Cost for upgrades given that they always have bugs. (Adobe)
Release cycles which focus on revenue rather than delivering solid products. (Adobe)
no printed manuals (Adobe)
feature sets which are years behind competitors (Adobe and Quark)
Poor integration when multiple apps are form the same company (Adobe)
Feature sets targeted and a very, very, very small percentage of users (Adobe & Quark)
Tech and customer support located in a non-native-English speaking countries. (any)
Moronic "cloud" delivery of software driven by media hype and revenue greed, not driven by user demands (Adobe).

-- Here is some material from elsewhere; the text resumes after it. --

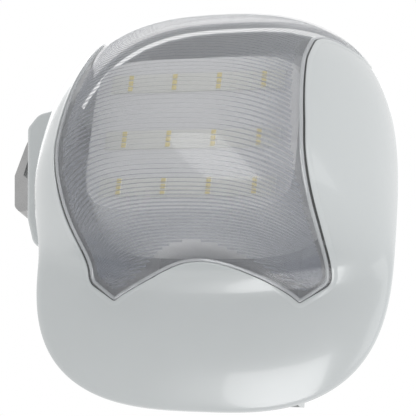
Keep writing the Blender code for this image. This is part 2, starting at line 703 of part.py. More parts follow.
def build_motor():
    x = WORM_X / MM
    z = DRIVE_Z / MM
    front = MOTOR_FRONT_Y / MM
    back = MOTOR_BACK_Y / MM
    radius = MOTOR_RADIUS / MM
    turned("motor_can", [(22, front), (radius, front), (radius, back + 8), (22, back + 8)], (x, 0, z), "zinc_steel",
           32, "Y")
    turned("motor_front_plate", [(6, front + 4.3), (radius, front + 4.3), (radius, front + 0.3), (6, front + 0.3)],
           (x, 0, z), "aluminium", 32, "Y")
    turned("motor_end_bell", [(6, back + 7.7), (radius, back + 7.7), (radius, back + 3), (radius - 4, back),
                              (6, back)], (x, 0, z), "black_plastic", 32, "Y")
    for name, y in (("motor_front_bearing", front + 0.3), ("motor_rear_bearing", back + 1)):
        turned(name, [(4.3, y + 3.6), (5.7, y + 3.6), (5.7, y), (4.3, y)], (x, 0, z), "bronze", 20, "Y")


def build_gearbox():
    x = WORM_X / MM
    z = DRIVE_Z / MM
    top = CHASSIS_UNDER / MM - 0.3
    housing = slab("gearbox_housing", rounded([(-45, -45, 18), (64, -45, 6), (64, 52, 6), (-45, 52, 18)], 5),
                   -93 * MM, top * MM, "grey_plastic")
    boolean(housing, cylinder("wheel_room", 41, (0, 0, -110), (0, 0, -62), segments=40))
    boolean(housing, box("worm_room", (20, -27, -110), (60.5, 27, -66)))
    boolean(housing, cylinder("worm_shaft_bore", 4.4, (x, -60, z), (x, 50.5, z), None, "Y", 20))
    boolean(housing, cylinder("bushing_seat", 12.3, (0, 0, -110), (0, 0, -30)))
    cover = slab("gearbox_cover", rounded([(-45, -45, 18), (64, -45, 6), (64, 52, 6), (-45, 52, 18)], 5),
                 -96.5 * MM, -93.3 * MM, "grey_plastic")
    return housing, cover


# ---------------------------------------------------------------- electrics

def build_electrics():
    box("transformer_core", (-112, -100, -94), (-54, -56, -48), "dark_steel")
    core = bpy.data.objects["transformer_core"]
    boolean(core, box("core_window_left", (-104, -120, -86), (-94, -40, -56)))
    boolean(core, box("core_window_right", (-72, -120, -86), (-62, -40, -56)))
    winding = box("transformer_winding", (-103.4, -112, -85.4), (-62.6, -44, -56.6), "copper_winding", 5.0)
    boolean(winding, box("winding_core_room", (-94.3, -100.3, -90), (-71.7, -55.7, -50)))

    box("control_board", (-82, 54, -55.6), (84, 104, -54), "circuit_green")
    for index, (x, y) in enumerate(((-76, 59), (78, 59), (-76, 99), (78, 99))):
        spacer = cylinder("board_spacer_%d" % index, 3.0, (x, y, -53.7), (x, y, -45), segments=10)
        boolean(bpy.data.objects["chassis_plate"], spacer, "UNION")
    box("relay_up", (-66, 64, -72), (-50, 84, -55.9), "relay_blue", 0.8)
    box("relay_down", (-44, 64, -72), (-28, 84, -55.9), "relay_blue", 0.8)
    cylinder("smoothing_capacitor", 9.0, (4, 74, -86), (4, 74, -55.9), "black_plastic", segments=24)
    sink = box("heat_sink", (34, 60, -80), (66, 88, -55.9), "aluminium")
    for index in range(5):
        x = 37.4 + 5.8 * index
        boolean(sink, box("sink_gap_%d" % index, (x, 50, -90), (x + 3.0, 100, -59)))


def build_panel():
    half = PANEL_HALF_WIDTH / MM
    face = PANEL_FACE_Y / MM
    back = face - PANEL_THICK / MM
    low, high = PANEL_Z[0] / MM, PANEL_Z[1] / MM
    mid = PANEL_MID_Z / MM
    inner = face - 14.6
    outer = face + 5.4
    panel = box("control_panel", (-half, back, low), (half, face, high), "grey_plastic", 0.8)
    radius = BUTTON_RADIUS / MM
    for index, x in enumerate(BUTTON_XS):
        boolean(panel, cylinder("button_hole_%d" % index, radius + 0.3, (x / MM, inner, mid), (x / MM, outer, mid), None,
                                "Y", 24))
    terminal = TERMINAL_X / MM
    boolean(panel, box("terminal_window", (terminal - 15.3, inner, mid - 6.3), (terminal + 15.3, outer, mid + 6.3)))
    inlet = INLET_X / MM
    boolean(panel, box("inlet_window", (inlet - 14.3, inner, mid - 10.3), (inlet + 14.3, outer, mid + 10.3)))

    for name, x, colour in zip(("up_button", "learn_button", "down_button"), BUTTON_XS,
                               ("black_plastic", "button_yellow", "black_plastic")):
        button = turned(name, [(0, 2.6), (radius - 1.2, 2.6), (radius, 1.4), (radius, -2.8), (radius + 1.6, -2.8),
                               (radius + 1.6, -4.4), (1.8, -4.4), (1.8, -8), (0, -8)], (x / MM, face, mid), colour,
                        16, "Y")
        smooth_screw(button)
    board = box("button_board", (-66, inner, mid - 7), (-18, inner + 1.4, mid + 7), "circuit_green")
    for index, x in enumerate(BUTTON_XS):
        switch = box("switch_%d" % index, (x / MM - 3, inner + 1, mid - 3), (x / MM + 3, inner + 4.6, mid + 3))
        boolean(board, switch, "UNION")

    block = box("terminal_block", (terminal - 15, inner - 2, mid - 6), (terminal + 15, face + 2.0, mid + 6), "grey_plastic",
                0.6)
    for index in range(4):
        x = terminal - 10.5 + 7 * index
        boolean(block, box("wire_entry_%d" % index, (x - 1.5, inner + 8, mid - 4.2), (x + 1.5, outer, mid - 1.2)))
    body = box("power_inlet", (inlet - 14, inner - 12, mid - 10), (inlet + 14, face + 1.2, mid + 10), "black_plastic", 0.8)
    boolean(body, box("plug_room", (inlet - 11.5, inner - 3, mid - 7.5), (inlet + 11.5, outer, mid + 7.5)))
    for index, (x, z) in enumerate(((-5, 1.8), (5, 1.8), (0, -2.6))):
        pin = box("inlet_pin_%d" % index, (inlet + x - 1.0, inner - 6, mid + z - 1.8), (inlet + x + 1.0, inner + 11, mid + z + 1.8))
        boolean(body, pin, "UNION")


def build_lamp():
    """The reflector tray, its posts and the three lamp strips."""
    around = 48
    bm = bmesh.new()
    bmesh.ops.create_cone(bm, cap_ends=True, segments=around, radius1=1, radius2=1, depth=1)
    top = [face for face in bm.faces if face.normal.z > 0.5]
    bmesh.ops.delete(bm, geom=top, context="FACES_ONLY")
    for vert in bm.verts:
        angle = math.atan2(vert.co.y, vert.co.x)
        is_top = vert.co.z > 0
        width, length = TOP_HALF if is_top else FLOOR_HALF
        centre = TOP_CENTRE_Y if is_top else FLOOR_CENTRE_Y
        power = 4 if is_top else 6
        scale = (abs(math.cos(angle) / width) ** power + abs(math.sin(angle) / length) ** power) ** (-1 / power)
        z = REFLECTOR_TOP if is_top else REFLECTOR_FLOOR
        vert.co = (scale * math.cos(angle), centre + scale * math.sin(angle), z)
    bmesh.ops.recalc_face_normals(bm, faces=bm.faces)
    mesh = bpy.data.meshes.new("reflector")
    bm.to_mesh(mesh)
    bm.free()
    reflector = bpy.data.objects.new("reflector", mesh)
    place(reflector, "reflector_white")
    solid = reflector.modifiers.new("Solidify", "SOLIDIFY")
    solid.thickness = REFLECTOR_SHEET
    solid.offset = -1
    back = REFLECTOR_FLOOR / MM + REFLECTOR_SHEET / MM + 0.3
    for number, (x, y) in enumerate(POSTS, 1):
        cylinder("reflector_post_%d" % number, 3.0, (x, y, back), (x, y, CHASSIS_UNDER / MM - 0.3),
                 "zinc_steel", segments=12)
    front = REFLECTOR_FLOOR / MM - 0.3
    for row, y in enumerate(LAMP_ROWS):
        y = y / MM
        strip = box("lamp_strip_%d" % (row + 1), (-74, y - 8, front - 1.6), (74, y + 8, front), "lamp_strip")
        for column, x in enumerate(LAMP_COLUMNS):
            led = cylinder("led_%d_%d" % (row, column), 3.2, (x / MM, y, front - 3.4), (x / MM, y, front - 1.2),
                           segments=12)
            boolean(strip, led, "UNION")


# ---------------------------------------------------------------- release lever

def build_lever():
    pivot_x, pivot_y = LEVER_PIVOT[0] / MM, LEVER_PIVOT[1] / MM
    low, high = LEVER_Z
    outline = [(-12, -4, 3), (-16.5, 10, 5), (-23, 38, 4), (-18.5, 68, 6), (-13, 73, 4), (-4.5, 71.5, 2),
               (-8, 42, 2), (-14.5, 38, 1.5), (-9, 7, 1), (4.5, 4, 3), (4.5, -5, 3), (-9, -6.5, 2)]
    lever = slab("release_lever", rounded(outline, 4), low, high, "bright_steel")
    lever.location = (LEVER_PIVOT[0], LEVER_PIVOT[1], (low + high) / 2)
    bevel(lever, 1.0 * MM, 1, 50)
    boolean(lever, cylinder("lever_bore", 2.3, (pivot_x, pivot_y, -100), (pivot_x, pivot_y, -30), segments=16))
    pin = cylinder("lever_pin", 2.0, (pivot_x, pivot_y, -83.7), (pivot_x, pivot_y, -46.6), "bright_steel", segments=16)
    cover = bpy.data.objects["cover"]
    boolean(cover, cylinder("pin_hole", 2.25, (pivot_x, pivot_y, -84), (pivot_x, pivot_y, -40), segments=12))
    return pin


def main():
    build_cover()
    build_lens()
    build_upper_case()
    build_chassis()
    build_bridge()
    build_fasteners()
    build_rail_saddle()
    build_output()
    build_rotor()
    build_motor()
    build_gearbox()
    build_electrics()
    build_panel()
    build_lamp()
    build_lever()


main()
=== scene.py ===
"""Looks of a ceiling-hung garage door opener head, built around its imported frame."""

import json
import math

import bmesh
import bpy
import numpy as np
from mathutils import Matrix, Vector


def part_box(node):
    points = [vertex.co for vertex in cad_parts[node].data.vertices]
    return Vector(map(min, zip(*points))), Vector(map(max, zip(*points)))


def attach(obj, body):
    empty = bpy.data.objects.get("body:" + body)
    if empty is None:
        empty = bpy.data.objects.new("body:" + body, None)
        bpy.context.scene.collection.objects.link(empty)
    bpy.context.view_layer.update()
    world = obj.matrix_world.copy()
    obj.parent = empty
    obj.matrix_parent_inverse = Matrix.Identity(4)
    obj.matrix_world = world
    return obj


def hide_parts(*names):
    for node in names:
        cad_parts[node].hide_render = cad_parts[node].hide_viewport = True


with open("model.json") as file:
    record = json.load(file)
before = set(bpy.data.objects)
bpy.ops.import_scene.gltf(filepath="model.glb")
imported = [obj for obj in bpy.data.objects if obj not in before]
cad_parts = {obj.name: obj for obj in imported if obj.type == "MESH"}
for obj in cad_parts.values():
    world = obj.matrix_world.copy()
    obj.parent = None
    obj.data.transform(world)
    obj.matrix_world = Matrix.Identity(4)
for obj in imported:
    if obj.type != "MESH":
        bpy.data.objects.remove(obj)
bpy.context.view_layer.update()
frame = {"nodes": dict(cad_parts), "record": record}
NODES = frame["nodes"]
MM = 0.001

# ------------------------------------------------------------------ form of the cover
# The same form as the CAD cover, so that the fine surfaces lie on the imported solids.

COVER_TOP = -80.0 * MM
RIM = -83.0 * MM
HALF_WIDTH_LEVER = 163.0 * MM
HALF_WIDTH_PLAIN = 152.0 * MM
HALF_LENGTH_LAMP = 204.0 * MM
HALF_LENGTH_CHIN = 147.2 * MM
SQUARENESS = 2.9
WALL = 2.6 * MM
SKIRT_DEPTH = 11.5 * MM
DOME_DEPTH = 165.8 * MM
DOME_HALF_WIDTH = 221.0 * MM
DOME_TO_LAMP = 210.4 * MM
DOME_TO_CHIN = 75.1 * MM
DOME_CENTRE_Y = -42.3 * MM
DOME_POWER = 1.95
BLEND = 18.7 * MM
FOOT_SOFTNESS = 0.1
ROLL_POWER = 3.28
FOOT_MARGIN = 1.05
FOOT_LIMIT = 0.86
CUT_BELOW = -0.3

LENS_TOP = -87.0 * MM
LENS_SUNK = 0.7 * MM
LENS_THICK = 2.2 * MM
CHIN_ARC_Y = 33.0 * MM
CHIN_ARC_RADIUS = 138.0 * MM
CHIN_ARC_END_X = 73.0 * MM


def half_sizes(x, y, inset=0.0):
    """Half width and half length of the plan on the side of (x, y)."""
    width = np.where(x < 0, HALF_WIDTH_LEVER, HALF_WIDTH_PLAIN)
    length = np.where(y < 0, HALF_LENGTH_LAMP, HALF_LENGTH_CHIN)
    return width - inset, length - inset


def plan_radius(angle, inset=0.0):
    """Distance from the middle to the plan outline in one direction."""
    x = np.cos(angle)
    y = np.sin(angle)
    width, length = half_sizes(x, y, inset)
    return (np.abs(x / width) ** SQUARENESS + np.abs(y / length) ** SQUARENESS) ** (-1 / SQUARENESS)


def cover_depth(x, y):
    """Depth of the cover below the rim: skirt and dome blended, rolling up to zero at the outline."""
    width, length = half_sizes(x, y)
    reach = (np.abs(x / width) ** SQUARENESS + np.abs(y / length) ** SQUARENESS) ** (1 / SQUARENESS)
    along = np.where(y < DOME_CENTRE_Y, DOME_TO_LAMP, DOME_TO_CHIN)
    rho = np.hypot(x / DOME_HALF_WIDTH, (y - DOME_CENTRE_Y) / along)
    rise = FOOT_SOFTNESS * np.logaddexp(0, (1 - rho ** DOME_POWER) / FOOT_SOFTNESS)
    dome = DOME_DEPTH * rise ** (1 / DOME_POWER)
    depth = BLEND * np.logaddexp(SKIRT_DEPTH / BLEND, dome / BLEND)
    return depth * np.sqrt(1 - np.minimum(1.0, reach) ** ROLL_POWER)


def cover_normal(x, y):
    """Unit normal of the cover's outside, pointing out and down."""
    step = 0.4 * MM
    slope_x = (cover_depth(x + step, y) - cover_depth(x - step, y)) / (2 * step)
    slope_y = (cover_depth(x, y + step) - cover_depth(x, y - step)) / (2 * step)
    normal = np.stack([-slope_x, -slope_y, -np.ones_like(slope_x)], -1)
    return normal / np.linalg.norm(normal, axis=-1, keepdims=True)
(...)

Lack of customer loyalty. Most businesses appreciate a customer who's been a steady revenue stream for years or decades and they offer those customers special rewards. Not software vendors. They have the "one and done' mindset even though a customer may spend tens of thousands of dollars on their software over their career.
Customer incentives decreasing while software costs increase. There was a time when you received all sorts of goodies for your thousand dollar purchase - manuals, fonts, artwork, t-shirts, a nice aluminum tin with discs, etc. Now you get none of that but the software costs more.
Licensing hoops. I realize piracy is a problem. But has any of the licensing features prevented it? Not from what I see. All it does is force legitimate customers to jump through hoops generally at less-than-optimal times - like with a deadline looming.